Task statement: Look below for the line containing "imported = [obj" and the line containing "bpy.context.scene.camera = camera"; repeat exactly those two lines and all lines between them, and nothing else.
[start Supplied material]
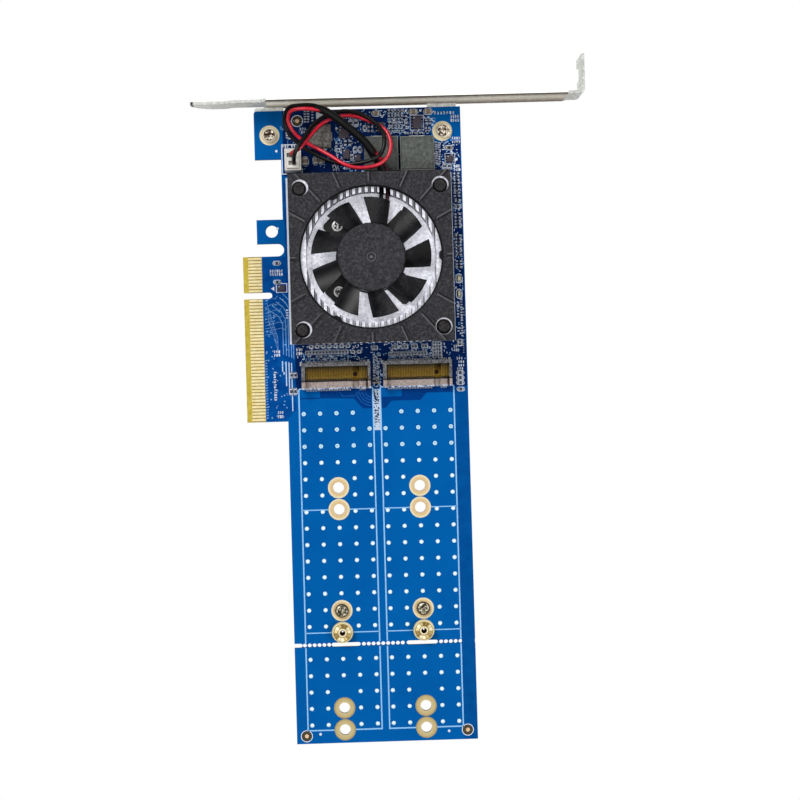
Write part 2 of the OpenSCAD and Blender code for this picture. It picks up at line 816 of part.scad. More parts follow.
module standoffs() color([0.84, 0.72, 0.36]) {
  for (x = module_xs) translate([x, fastened_row_y, 0]) difference() {
    rotate_extrude() polygon([
      [0, 0.9], [1.55, 0.9], [1.55, pad_z], [2.6, pad_z], [2.6, pad_z + 1.3],
      [3.1, pad_z + 1.5], [3.1, pad_z + 2.2], [2.9, pad_z + 2.4], [2.5, pad_z + 2.4],
      [1.35, pad_z + 2], [1.15, pad_z + 2.2], [0, pad_z + 2.2]
    ]);
    // Threaded hole, and the narrow end of its drilling
    translate([0, 0, 2]) cylinder(d = 1.6, h = 10);
    translate([0, 0, -1]) cylinder(d = 0.6, h = 10);
  }
}

module hex_nut(across, h, bore) {
  difference() {
    cylinder(d = across / cos(30), h = h, $fn = 6);
    translate([0, 0, -1]) cylinder(d = bore, h = h + 2);
  }
}

module standoff_nuts() color([0.80, 0.80, 0.80]) {
  for (x = module_xs)
    translate([x, fastened_row_y, board_z - copper_t - 1.5]) hex_nut(5, 1.5, 3.1);
}

module module_screws() color([0.42, 0.41, 0.38]) {
  for (x = module_xs) translate([x, fastened_row_y + near_offset_y, pad_z]) {
    cross_head(4.2, 1.5, 0.7, 2.6);
    translate([0, 0, 0.7 - pad_z]) cylinder(d = 2.5, h = pad_z - 0.7);
  }
}

module module_screw_nuts() color([0.80, 0.80, 0.80]) {
  for (x = module_xs)
    translate([x, fastened_row_y + near_offset_y, board_z - copper_t - 1.5]) hex_nut(4.5, 1.5, 2.5);
}

// ---------------------------------------------------------------- electronics

// A moulded power inductor with chamfered top edges and a terminal foot each side
module inductor(x0, x1, y0, y1, h) {
  c = 0.5;
  w = x1 - x0;
  d = y1 - y0;
  translate([x0, y0, board_top_z]) {
    intersection() {
      translate([0, d, 0]) rotate([90, 0, 0]) linear_extrude(height = d)
        polygon([[0, 0], [w, 0], [w, h - c], [w - c, h], [c, h], [0, h - c]]);
      rotate([90, 0, 90]) linear_extrude(height = w)
        polygon([[0, 0], [d, 0], [d, h - c], [d - c, h], [c, h], [0, h - c]]);
    }
  }
}

module power_inductors() color([0.33, 0.36, 0.34]) {
  inductor(3.75, 14.3, 71.7, 82.3, 4);
  inductor(-7.4, 3.1, 71.95, 82.5, 4);
}

module filter_inductor() color([0.38, 0.38, 0.37]) {
  inductor(-24, -17.6, 79.5, 86.8, 3);
}

// Flat chip package: middle, size across, height, and legs on two sides
module chip(x, y, w, d, h, legs = 0) {
  translate([x, y, board_top_z]) {
    translate([-w / 2, -d / 2, 0]) cube([w, d, h]);
    if (legs > 0)
      for (i = [0 : legs - 1])
        for (s = [-1, 1])
          translate([s * (w / 2 + 0.25) - 0.25, (i - (legs - 1) / 2) * d / legs - 0.15, 0])
            cube([0.5, 0.3, 0.25]);
  }
}

module regulator_chips() color([0.10, 0.10, 0.11]) {
  chip(9.25, 86.85, 3.4, 3.8, 0.9, 4);
  chip(-13.6, 84.1, 3.1, 3, 0.9);
  chip(-2.1, 85.7, 2.1, 3.1, 0.9, 3);
  chip(-13, 77.6, 2, 3, 0.8);
  chip(-9.5, 76.3, 1.9, 2, 0.8);
  chip(19.1, 75.4, 2.2, 2.8, 0.8, 3);
  chip(-34.3, 36.5, 2.2, 1.7, 0.7);
}

// Rows of small parts: middle of the first part, step to the next, count
module chip_row(x, y, dx, dy, n, w, d, h) {
  for (i = [0 : n - 1])
    translate([x + i * dx - w / 2, y + i * dy - d / 2, board_top_z]) cube([w, d, h]);
}

module ceramic_capacitors() color([0.62, 0.52, 0.40]) {
  // Around the inductors
  chip_row(-25.8, 75.7, 0, 0, 1, 1.6, 2.2, 1);
  chip_row(-22.6, 75.8, 1.8, 0, 2, 1.2, 1.8, 0.9);
  chip_row(-3.4, 90, 0, 0, 1, 2, 1.2, 0.9);
  chip_row(8.2, 90.2, 4.6, 0, 2, 2.2, 1.3, 0.9);
  chip_row(-11.4, 87.2, 1.7, 0, 2, 1, 1.6, 0.8);
  chip_row(-16, 80.6, 1.4, 0, 2, 0.6, 1.2, 0.5);
  chip_row(-13.2, 81, 1.4, 0, 2, 0.8, 1.6, 0.8);
  chip_row(12.2, 87, 1.1, 0, 2, 0.7, 1.2, 0.6);
  chip_row(17.5, 73, 1.5, 0, 2, 0.8, 1.2, 0.6);
  chip_row(21.2, 62.3, 0, -1.9, 2, 1.5, 0.9, 0.7);
  chip_row(20.7, 18.6, 0, -1.1, 2, 1.4, 0.6, 0.5);
  // Above the module sockets
  chip_row(-26.9, 16.2, 1.025, 0, 13, 0.55, 1.05, 0.5);
  chip_row(-25.6, 18, 1.9, 0, 7, 1.1, 0.55, 0.5);
  chip_row(-12.7, 16.1, 2, 0, 2, 1.05, 0.55, 0.5);
  chip_row(0, 17.3, 1, 0, 2, 0.55, 1.2, 0.5);
  chip_row(3, 17.3, 1, 0, 2, 0.55, 1.2, 0.5);
  chip_row(6, 17.3, 1, 0, 2, 0.55, 1.2, 0.5);
  chip_row(9.2, 17.3, 1, 0, 2, 0.55, 1.2, 0.5);
  chip_row(-1.1, 15.1, 1, 0, 12, 0.5, 1, 0.5);
  chip_row(12.7, 18, 0, -1, 5, 1.05, 0.55, 0.5);
  chip_row(14.3, 18, 0, -1, 5, 1.05, 0.55, 0.5);
  chip_row(-6.4, 17.2, 1, 0, 2, 0.55, 1.05, 0.5);
  // Beside the module sockets
  chip_row(-5.65, 7.5, 0, -1.15, 2, 1.8, 0.6, 0.5);
  chip_row(-31.9, 9.3, 1.2, 0, 2, 0.7, 1.5, 0.6);
  chip_row(-32.1, 4.25, 1.3, 0, 2, 0.8, 1.8, 0.7);
}

module chip_resistors() color([0.10, 0.10, 0.12]) {
  // Around the inductors
  chip_row(-5.3, 87.2, 0, -1.3, 3, 1.2, 0.7, 0.45);
  chip_row(-7, 85.5, 0, 0, 1, 0.6, 1.1, 0.45);
  chip_row(-15.5, 78.9, 0, 0, 1, 1.2, 0.6, 0.45);
  chip_row(-10.2, 78.9, 1.5, 0, 2, 0.7, 1.2, 0.45);
  chip_row(-11.3, 76.6, 0, 0, 1, 0.6, 1.1, 0.45);
  chip_row(0.6, 90.4, 1, 0, 5, 0.55, 1.1, 0.45);
  chip_row(0.6, 88.6, 1, 0, 5, 0.55, 1.1, 0.45);
  chip_row(0.6, 86.6, 1, 0, 5, 0.55, 1.1, 0.45);
  chip_row(0.6, 84.8, 1, 0, 5, 0.55, 1.1, 0.45);
  chip_row(5.9, 88.4, 0, -2.2, 2, 0.7, 1.2, 0.45);
  chip_row(6.8, 83.7, 1.4, 0, 3, 1.1, 0.6, 0.45);
  chip_row(12, 84.6, 1, 0, 2, 0.6, 1.1, 0.45);
  chip_row(19, 78.8, 0, 0, 1, 1.8, 0.9, 0.45);
  // Down the long edge beside the cooler
  chip_row(21.05, 70.7, 0, -1, 8, 1.6, 0.55, 0.45);
  chip_row(21.05, 58, 0, -1, 5, 1.6, 0.55, 0.45);
  chip_row(21.05, 51.4, 0, -1, 7, 1.6, 0.55, 0.45);
  chip_row(21.05, 43.4, 0, -0.95, 3, 1.6, 0.55, 0.45);
  chip_row(20.5, 8.7, 0, -1.55, 3, 1.6, 0.8, 0.45);
  chip_row(20.55, 3.6, 0, 0, 1, 1.6, 0.7, 0.45);
  // Beside the edge contacts
  chip_row(-35.5, 44.3, 0, -5.9, 2, 1.6, 0.8, 0.45);
}

module status_lamps() color([0.90, 0.88, 0.70]) {
  chip_row(21, 38, 0, 0, 1, 1, 1.8, 0.6);
  chip_row(20.9, 33.2, 0, 0, 1, 0.8, 2, 0.6);
}

// ---------------------------------------------------------------- fan lead

header_w = 5;
header_d = 6.7;
header_h = 6;
header_wall = 0.55;

module fan_header() color([0.93, 0.92, 0.88]) {
  translate([plug_x, plug_y, board_top_z]) difference() {
    box(-header_w / 2, header_w / 2, -header_d / 2, header_d / 2, 0, header_h);
    box(-header_w / 2 + header_wall, header_w / 2 - header_wall, -header_d / 2 + header_wall,
      header_d / 2 - header_wall, 1.2, header_h + 1);
    // Key slots in one long side
    for (s = [-1, 1])
      box(-header_w, -header_w / 2 + header_wall + eps, s * 1.6 - 0.4, s * 1.6 + 0.4, 2.5,
        header_h + 1);
    for (p = [black_pin, red_pin])
      translate([p.x - plug_x, p.y - plug_y, -1]) cylinder(d = 0.7, h = 4, $fn = 24);
  }
}

module fan_header_pins() color([0.85, 0.84, 0.80]) {
  for (p = [black_pin, red_pin])
    translate([p.x, p.y, board_z - 1.2]) cylinder(d = 0.7, h = board_t + 1.2 + 4.6, $fn = 24);
}

module fan_plug() color([0.95, 0.94, 0.91]) {
  w = header_w - 2 * header_wall - 0.1;
  d = header_d - 2 * header_wall - 0.1;
  low = board_top_z + 1.2;
  difference() {
    union() {
      translate([plug_x - w / 2, plug_y - d / 2, low]) cube([w, d, plug_top - low]);
      // Shoulder that rests on the header's rim
      translate([plug_x - header_w / 2, plug_y - header_d / 2, board_top_z + header_h])
        cube([header_w, header_d, plug_top - board_top_z - header_h - 0.6]);
    }
    for (p = [black_pin, red_pin])
      translate([p.x, p.y, low - 1]) cylinder(d = 1.5, h = plug_top - low + 2, $fn = 24);
    // Each wire comes out through the end of a slot
    for (p = plug_slots)
      translate([p.x - 1.15, p.y - 0.62, plug_top - 1]) cube([2.3, 1.24, 2]);
  }
}

module plug_terminals() color([0.82, 0.80, 0.74]) {
  low = board_top_z + 1.4;
  for (p = [black_pin, red_pin])
    translate([p.x, p.y, low]) difference() {
      cylinder(d = 1.5, h = plug_top - 0.6 - low, $fn = 24);
      translate([0, 0, -1]) cylinder(d = 0.7, h = 4.2, $fn = 24);
    }
}

module lead_black() color([0.05, 0.05, 0.05]) {
  tube(concat(black_rise, pair_wire(lead_route, 1)), wire_d / 2);
  tube(black_tail, wire_d / 2);
}

module lead_red() color([0.80, 0.08, 0.10]) {
  tube(concat(red_rise, pair_wire(lead_route, -1)), wire_d / 2);
  tube(red_tail, wire_d / 2);
}

module lead_sleeve() color([0.08, 0.08, 0.08]) {
  tube(sleeve_route, sleeve_d / 2);
}

// ---------------------------------------------------------------- output

pcb();
edge_contacts();
solder_pads();
bracket();
bracket_screws();
switch_chip();
thermal_pad();
heatsink();
push_pins();
push_pin_springs();
fan_cover();
fan_base();
fan_base_screws();
fan_board();
stator_core();
stator_coils();
fan_bearing();
impeller();
fan_shaft();
rotor_yoke();
rotor_magnet();
socket_left();
socket_right();
socket_contacts_left();
socket_contacts_right();
standoffs();
standoff_nuts();
module_screws();
module_screw_nuts();
power_inductors();
filter_inductor();
regulator_chips();
ceramic_capacitors();
chip_resistors();
status_lamps();
fan_header();
fan_header_pins();
fan_plug();
plug_terminals();
lead_black();
lead_red();
lead_sleeve();
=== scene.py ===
"""Looks for the adapter card: camera, leads, materials, board artwork, small parts, light."""
import math
import random
from functools import partialmethod

import bpy
from mathutils import Matrix, Vector


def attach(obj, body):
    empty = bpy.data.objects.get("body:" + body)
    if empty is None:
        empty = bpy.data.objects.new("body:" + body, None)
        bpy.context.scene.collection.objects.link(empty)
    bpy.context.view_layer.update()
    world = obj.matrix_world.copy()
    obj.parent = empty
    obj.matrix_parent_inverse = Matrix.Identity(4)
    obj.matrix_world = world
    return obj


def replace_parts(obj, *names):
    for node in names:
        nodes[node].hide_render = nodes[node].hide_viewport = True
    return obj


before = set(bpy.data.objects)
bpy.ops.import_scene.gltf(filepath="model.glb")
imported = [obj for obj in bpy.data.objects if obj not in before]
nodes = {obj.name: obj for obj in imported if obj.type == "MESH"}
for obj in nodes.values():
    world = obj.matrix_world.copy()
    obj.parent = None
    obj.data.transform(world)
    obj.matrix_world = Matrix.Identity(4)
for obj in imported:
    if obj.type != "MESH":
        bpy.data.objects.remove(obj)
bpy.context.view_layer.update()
rng = random.Random(7)
MM = 0.001


def place(name, data):
    """A new object in the scene."""
    obj = bpy.data.objects.new(name, data)
    bpy.context.scene.collection.objects.link(obj)
    return obj


def on_card(name, data):
    """A new object that moves with the card."""
    obj = place(name, data)
    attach(obj, "card")
    return obj


# ---- camera
cam_data = bpy.data.cameras.new("camera")
cam_data.sensor_width = 36
cam_data.lens = 101.53
cam_data.shift_x = -0.00625
cam_data.shift_y = -0.0375
cam_data.clip_end = 10
camera = place("camera", cam_data)
camera.matrix_world = Matrix((
    (0.9993768, 0.0280756, -0.0213958, -0.01164),
    (-0.0283368, 0.9995264, -0.0120041, 0.00158),
    (0.0210486, 0.0126029, 0.999699, 0.7051),
    (0, 0, 0, 1),
))
bpy.context.scene.camera = camera

# ---- card's main places (mm)
TOP = 4.17                      # component face of the board
FAN = (-6.2, 44.8)
MODULES = (-18.3, 6.95)         # middle of each module across the card
BETWEEN_MODULES = sum(MODULES) / 2
FAR_ROWS = (-32.7, -70.8, -100.95)
FASTENED_ROW = FAR_ROWS[1]
BREAK_Y = -74.6
NEAR = 6.75                     # from a row of module holes to its second row
PADS = [(x, y + d) for x in MODULES for y in FAR_ROWS for d in (0, NEAR)]
SCREW_XS = (-36.7, 17.05)
SCREW_Y = 84.05
BRACKET_SCREWS = [(x, SCREW_Y) for x in SCREW_XS]
PIN_OFFSET = 21.65
PUSH_PINS = [(FAN[0] + i * PIN_OFFSET, FAN[1] - 0.25 + j * PIN_OFFSET) for i in (-1, 1) for j in (-1, 1)]
FAN_SCREW_RADIUS = 14.4
FAN_SCREWS = [(FAN[0] + FAN_SCREW_RADIUS * math.cos(math.radians(a)),
               FAN[1] + FAN_SCREW_RADIUS * math.sin(math.radians(a))) for a in (45, 135, 225, 315)]
COVER_RIBS = (0, 28.5, 47.5, 65.5, 90, 112.6, 130.7, 149.7)     # directions in degrees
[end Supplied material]
In response:
imported = [obj for obj in bpy.data.objects if obj not in before]
nodes = {obj.name: obj for obj in imported if obj.type == "MESH"}
for obj in nodes.values():
    world = obj.matrix_world.copy()
    obj.parent = None
    obj.data.transform(world)
    obj.matrix_world = Matrix.Identity(4)
for obj in imported:
    if obj.type != "MESH":
        bpy.data.objects.remove(obj)
bpy.context.view_layer.update()
rng = random.Random(7)
MM = 0.001


def place(name, data):
    """A new object in the scene."""
    obj = bpy.data.objects.new(name, data)
    bpy.context.scene.collection.objects.link(obj)
    return obj


def on_card(name, data):
    """A new object that moves with the card."""
    obj = place(name, data)
    attach(obj, "card")
    return obj


# ---- camera
cam_data = bpy.data.cameras.new("camera")
cam_data.sensor_width = 36
cam_data.lens = 101.53
cam_data.shift_x = -0.00625
cam_data.shift_y = -0.0375
cam_data.clip_end = 10
camera = place("camera", cam_data)
camera.matrix_world = Matrix((
    (0.9993768, 0.0280756, -0.0213958, -0.01164),
    (-0.0283368, 0.9995264, -0.0120041, 0.00158),
    (0.0210486, 0.0126029, 0.999699, 0.7051),
    (0, 0, 0, 1),
))
bpy.context.scene.camera = camera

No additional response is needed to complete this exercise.